Action junkies might feel at home, as Frank kicks butt in the same manner he did before. But there’s nothing to drop the jaw, and nothing we haven’t seen in better movies starring the likes of Van Damme or Jackie Chan. Another fight in another mechanic’s shop features another sequence bound in homoeroticism, as Frank progressively strips down to beat down thugs with his clothes (though, there’s no quasi-mud wrestling in motor oil this time). Extravagant car stunts are rendered via sloppy CGI. And there’s a train sequence that leaves the viewer shrugging, “Is that all there is?” Olivier Megaton may be the name of a Parisian supervillain. Or this film’s director. I can’t be sure. On the one hand, Megaton could soar fifty feet high, weigh a mega-ton, and threaten to destroy France’s countryside with each step. On the other, he might be the director whom Luc Besson found to helm this dribble. I’ve learned from imdb.com that Megaton was born on August 6th, 1965, and named himself after his birthday’s unfortunate alignment with the 20th Anniversary of the Hiroshima A-bomb. Why anyone would want to celebrate such an occasion is beyond my comprehension.
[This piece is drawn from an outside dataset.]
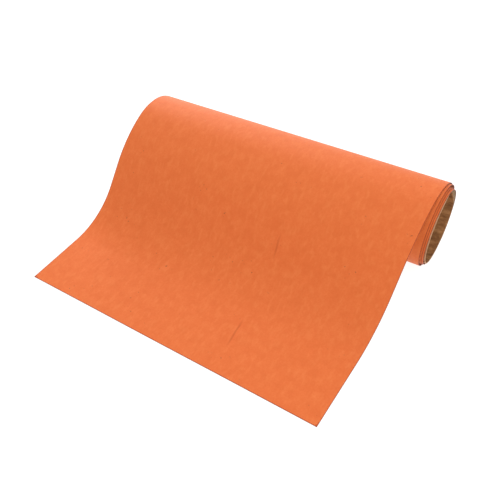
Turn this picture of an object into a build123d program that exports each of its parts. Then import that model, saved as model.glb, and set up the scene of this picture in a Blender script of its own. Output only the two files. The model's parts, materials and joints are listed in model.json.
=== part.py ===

Anyway, Megaton employs flicker transitions and random fluctuations in film speed. He’s seemingly incapable of showing us what’s happening, and he makes me long for Michael Bay (something no critic should yearn for), who, despite his staccato editing, can at least communicate the events onscreen with some clarity. In my review of Transporter 2, I grumbled that outlandish stunts, including some wild scenes adverse to gravity, lessened the diversionary appeal of the franchise. While I am pleased to report that Transporter 3 avoids exploits worthy of Looney Tunes, the result plays like most action movies nowadays: Bright effects, dim story, flashy editing, and unintelligible violence. Add to this formula a script unworthy of kindergarten creative writing and the same old action sequences repeated with sleepy finesse, and this entry demands dismissal.